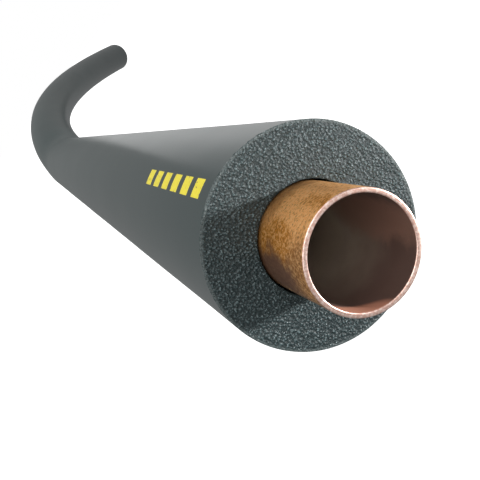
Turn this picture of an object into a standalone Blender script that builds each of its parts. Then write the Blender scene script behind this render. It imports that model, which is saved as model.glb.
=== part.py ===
"""Pipe insulation lagging: a tube of black elastomeric foam on the copper pipe that it insulates.

The tube lies unheld on a level floor. Its straight front run goes back along +Y. A short bend then lifts it off
the floor, and a long sweep turns it towards +X and lets its far end down onto the floor again.
Units are metres and Z is up.
"""

import math

import bpy
from mathutils import Matrix, Vector

# Sections
PIPE_OUTER_RADIUS = 0.0175  # 35 mm copper tube
PIPE_WALL = 0.0015
LAGGING_BORE_RADIUS = 0.0182  # slides over the pipe
LAGGING_OUTER_RADIUS = 0.0362  # 18 mm of foam all round

# Route of the centre line. A roll turns the plane of a bend about the line, from the plane of the bend before it.
LAGGING_LENGTH = 2.0  # a stock length, measured along the centre line
PIPE_STICKS_OUT = 0.032  # bare copper past each end of the lagging
FRONT_RUN = 0.85
BEND_RADIUS = 0.36
BEND_ANGLE = math.radians(12.4)
BEND_ROLL = math.radians(-68.0)  # up from level
SWEEP_RADIUS = 1.62
SWEEP_ROLL = math.radians(105.63)  # brings the far end back to the floor

# Facets
SIDES = 48
RUN_STEPS = 3
BEND_STEPS = 5
SWEEP_STEPS = 19

UP = Vector((0.0, 0.0, 1.0))


class Stretch:
    """A length of the route that is straight, or an arc about the line on its inner side."""

    def __init__(self, start, point, direction, inward, radius=None):
        self.start = start
        self.point = point
        self.direction = direction
        self.inward = inward
        self.radius = radius

    def at(self, distance):
        """The centre line's point, its direction and the way it curves, at a distance along the route."""
        along = distance - self.start
        if self.radius is None:
            return self.point + along * self.direction, self.direction, self.inward
        angle = along / self.radius
        forward = math.sin(angle) * self.direction + (1.0 - math.cos(angle)) * self.inward
        direction = math.cos(angle) * self.direction + math.sin(angle) * self.inward
        inward = math.cos(angle) * self.inward - math.sin(angle) * self.direction
        return self.point + self.radius * forward, direction, inward

    def next_arc(self, start, roll, radius):
        """The arc that follows this stretch from the given distance on, in a plane rolled about the line."""
        point, direction, inward = self.at(start)
        return Stretch(start, point, direction, Matrix.Rotation(roll, 3, direction) @ inward, radius)


BEND_END = FRONT_RUN + BEND_RADIUS * BEND_ANGLE
FRONT = Stretch(0.0, Vector((0.0, 0.0, LAGGING_OUTER_RADIUS)), Vector((0.0, 1.0, 0.0)), Vector((1.0, 0.0, 0.0)))
BEND = FRONT.next_arc(FRONT_RUN, BEND_ROLL, BEND_RADIUS)
SWEEP = BEND.next_arc(BEND_END, SWEEP_ROLL, SWEEP_RADIUS)


def route_point(distance):
    """The centre line's point and direction at this distance from the front end of the lagging."""
    if distance <= FRONT_RUN:
        stretch = FRONT
    elif distance <= BEND_END:
        stretch = BEND
    else:
        stretch = SWEEP
    point, direction, _ = stretch.at(distance)
    return point, direction


def stations(start, end):
    """Distances at which a tube from start to end has a ring of vertices."""
    found = []
    ends = (start, FRONT_RUN, BEND_END, end)
    for first, last, steps in zip(ends, ends[1:], (RUN_STEPS, BEND_STEPS, SWEEP_STEPS)):
        found += [first + (last - first) * i / steps for i in range(steps)]
    return found + [end]


def ring(distance, radius):
    """One ring of vertices square to the centre line, with its lowest vertex at the bottom."""
    centre, direction = route_point(distance)
    across = direction.cross(UP).normalized()
    above = across.cross(direction)
    turns = (2.0 * math.pi * i / SIDES for i in range(SIDES))
    return [centre + radius * (math.cos(turn) * across + math.sin(turn) * above) for turn in turns]


def clear_scene():
    for old in list(bpy.data.objects):
        bpy.data.objects.remove(old, do_unlink=True)


def plain_material(name, colour, roughness, metallic):
    material = bpy.data.materials.new(name)
    material.use_nodes = True
    shader = material.node_tree.nodes["Principled BSDF"]
    shader.inputs["Base Color"].default_value = (*colour, 1.0)
    shader.inputs["Roughness"].default_value = roughness
    shader.inputs["Metallic"].default_value = metallic
    return material


def tube(name, start, end, inner_radius, outer_radius, material):
    """An open-ended tube along the route as one closed mesh: outer wall, bore and the two end faces."""
    distances = stations(start, end)
    last = len(distances) - 1
    vertices = []
    for distance in distances:
        vertices += ring(distance, outer_radius) + ring(distance, inner_radius)

    def outer(station, i):
        return 2 * SIDES * station + i % SIDES

    def inner(station, i):
        return outer(station, i) + SIDES

    faces = []
    for i in range(SIDES):
        for s in range(last):
            faces.append((outer(s, i), outer(s + 1, i), outer(s + 1, i + 1), outer(s, i + 1)))
            faces.append((inner(s, i), inner(s, i + 1), inner(s + 1, i + 1), inner(s + 1, i)))
        faces.append((outer(0, i), outer(0, i + 1), inner(0, i + 1), inner(0, i)))
        faces.append((outer(last, i), inner(last, i), inner(last, i + 1), outer(last, i + 1)))
    mesh = bpy.data.meshes.new(name)
    mesh.from_pydata(vertices, [], faces)
    mesh.materials.append(material)
    mesh.shade_smooth()
    mesh.set_sharp_from_angle(angle=math.radians(30))
    made = bpy.data.objects.new(name, mesh)
    bpy.context.scene.collection.objects.link(made)
    return made


def centre_over_origin(pieces):
    """Moves the pieces level, so that the middle of their common bounding box is above the origin."""
    points = [vertex.co for piece in pieces for vertex in piece.data.vertices]
    middle = Vector((0.0, 0.0, 0.0))
    for axis in (0, 1):
        values = [point[axis] for point in points]
        middle[axis] = (min(values) + max(values)) / 2.0
    for piece in pieces:
        piece.location = -middle


def build():
    clear_scene()
    foam = plain_material("foam", (0.075, 0.088, 0.088), roughness=0.75, metallic=0.0)
    copper = plain_material("copper", (0.50, 0.25, 0.11), roughness=0.38, metallic=1.0)
    lagging = tube("lagging", 0.0, LAGGING_LENGTH, LAGGING_BORE_RADIUS, LAGGING_OUTER_RADIUS, foam)
    pipe_ends = (-PIPE_STICKS_OUT, LAGGING_LENGTH + PIPE_STICKS_OUT)
    copper_pipe = tube("copper_pipe", *pipe_ends, PIPE_OUTER_RADIUS - PIPE_WALL, PIPE_OUTER_RADIUS, copper)
    centre_over_origin((lagging, copper_pipe))


build()
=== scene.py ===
"""Looks of the pipe insulation lagging: a long tube of black foam on the copper pipe that it insulates.

Both follow one route, the one that the solids have: a straight front run along +Y, a short bend that lifts off the
floor, and a long sweep that turns towards +X and comes down again. Units are metres and Z is up.
"""

import math

import bpy
from mathutils import Matrix, Vector


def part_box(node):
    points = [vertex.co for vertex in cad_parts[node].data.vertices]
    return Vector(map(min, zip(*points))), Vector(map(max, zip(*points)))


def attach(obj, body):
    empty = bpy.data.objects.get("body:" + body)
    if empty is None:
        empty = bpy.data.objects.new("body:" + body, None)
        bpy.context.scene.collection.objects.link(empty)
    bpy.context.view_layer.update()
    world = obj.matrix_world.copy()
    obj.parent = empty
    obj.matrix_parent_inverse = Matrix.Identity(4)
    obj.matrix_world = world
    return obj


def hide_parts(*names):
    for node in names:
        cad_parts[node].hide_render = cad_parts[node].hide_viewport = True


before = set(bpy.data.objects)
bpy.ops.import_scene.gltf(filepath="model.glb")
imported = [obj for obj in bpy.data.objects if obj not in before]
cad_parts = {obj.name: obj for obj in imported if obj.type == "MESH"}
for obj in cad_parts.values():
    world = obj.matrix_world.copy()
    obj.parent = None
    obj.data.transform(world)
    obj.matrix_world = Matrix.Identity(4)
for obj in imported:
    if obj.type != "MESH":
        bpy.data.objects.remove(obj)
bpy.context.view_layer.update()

# Sections, as the solids have them
PIPE_OUTER_RADIUS = 0.0175
PIPE_WALL = 0.0015
PIPE_GIRTH = 2.0 * math.pi * PIPE_OUTER_RADIUS
LAGGING_BORE_RADIUS = 0.0182
LAGGING_OUTER_RADIUS = 0.0362

# Route of the centre line, as the solids have it
LAGGING_LENGTH = 2.0
PIPE_STICKS_OUT = 0.032
FRONT_RUN = 0.85
BEND_RADIUS = 0.36
BEND_ANGLE = math.radians(12.4)
BEND_ROLL = math.radians(-68.0)
SWEEP_RADIUS = 1.62
SWEEP_ROLL = math.radians(105.63)
ROUTE_LEAD = 0.05  # the drawn route starts this far before the lagging, and ends this far past it
ROUTE_STEP = 0.002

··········

• STATED PROBLEM
Everything from the line with "mesh.set_sharp_from_angle(angle=math.radians(30))" through the line with "cad_parts[node].hide_render = cad_parts[node].hide_viewport", both ends included, should be repeated exactly; nothing else should appear.

• RESULT FOR THIS EXERCISE
    mesh.set_sharp_from_angle(angle=math.radians(30))
    made = bpy.data.objects.new(name, mesh)
    bpy.context.scene.collection.objects.link(made)
    return made


def centre_over_origin(pieces):
    """Moves the pieces level, so that the middle of their common bounding box is above the origin."""
    points = [vertex.co for piece in pieces for vertex in piece.data.vertices]
    middle = Vector((0.0, 0.0, 0.0))
    for axis in (0, 1):
        values = [point[axis] for point in points]
        middle[axis] = (min(values) + max(values)) / 2.0
    for piece in pieces:
        piece.location = -middle


def build():
    clear_scene()
    foam = plain_material("foam", (0.075, 0.088, 0.088), roughness=0.75, metallic=0.0)
    copper = plain_material("copper", (0.50, 0.25, 0.11), roughness=0.38, metallic=1.0)
    lagging = tube("lagging", 0.0, LAGGING_LENGTH, LAGGING_BORE_RADIUS, LAGGING_OUTER_RADIUS, foam)
    pipe_ends = (-PIPE_STICKS_OUT, LAGGING_LENGTH + PIPE_STICKS_OUT)
    copper_pipe = tube("copper_pipe", *pipe_ends, PIPE_OUTER_RADIUS - PIPE_WALL, PIPE_OUTER_RADIUS, copper)
    centre_over_origin((lagging, copper_pipe))


build()
=== scene.py ===
"""Looks of the pipe insulation lagging: a long tube of black foam on the copper pipe that it insulates.

Both follow one route, the one that the solids have: a straight front run along +Y, a short bend that lifts off the
floor, and a long sweep that turns towards +X and comes down again. Units are metres and Z is up.
"""

import math

import bpy
from mathutils import Matrix, Vector


def part_box(node):
    points = [vertex.co for vertex in cad_parts[node].data.vertices]
    return Vector(map(min, zip(*points))), Vector(map(max, zip(*points)))


def attach(obj, body):
    empty = bpy.data.objects.get("body:" + body)
    if empty is None:
        empty = bpy.data.objects.new("body:" + body, None)
        bpy.context.scene.collection.objects.link(empty)
    bpy.context.view_layer.update()
    world = obj.matrix_world.copy()
    obj.parent = empty
    obj.matrix_parent_inverse = Matrix.Identity(4)
    obj.matrix_world = world
    return obj


def hide_parts(*names):
    for node in names:
        cad_parts[node].hide_render = cad_parts[node].hide_viewport = True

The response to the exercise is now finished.